Ghost town in Yavapai County, Arizona

Perkinsville is a populated place in Yavapai County, in Arizona, United States. It is a hamlet about 0.5 mi from the Perkinsville Bridge over the Verde River.

The Verde Canyon Railroad, a passenger excursion line, runs between Clarkdale and Perkinsville on the tracks of the Clarkdale Arizona Central Railroad, a shortline. The excursion train engines disconnect at Perkinsville and move along a siding to reconnect at the opposite end of the train for the return trip to Clarkdale. The track through Perkinsville is also used to haul freight between Clarkdale and Drake, on the Clarkdale Arizona Central Railroad.

==History==
Perkinsville is named for M.A. Perkins, who established a cattle ranch here in 1900. In 1912, the shortline, financed by William A. Clark to service his copper smelter in Clarkdale and his copper mine in Jerome, opened a station in Perkinsville. The railroad buildings included a depot, water tower, and the station master's house. Nearby were a limestone quarry and kiln for producing lime, used as a flux in the Clarkdale smelter.

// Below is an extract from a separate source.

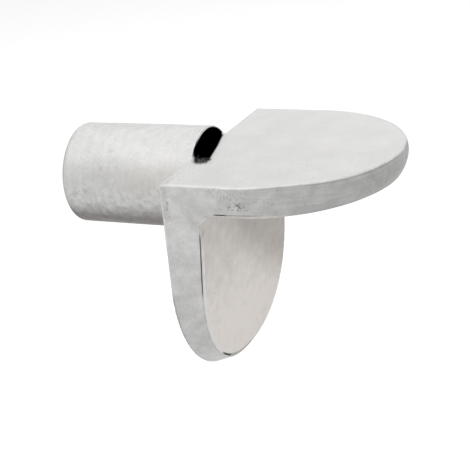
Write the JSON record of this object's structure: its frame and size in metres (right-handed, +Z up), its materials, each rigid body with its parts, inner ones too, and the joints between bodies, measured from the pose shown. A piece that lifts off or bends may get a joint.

Briefly in the early 20th century Perkinsville supported an estimated 10 to 12 families. It had a small school, general store, section house, and post office. The smelter closure in the early 1950s eliminated the need for the quarry and kiln, and the advent of diesel locomotives eliminated the need for the Perkinsville water stop. The hamlet soon became a ghost town, used in the 1960s as a filming location for scenes in How the West Was Won.

==Education==
It is in the Cottonwood-Oak Creek School District.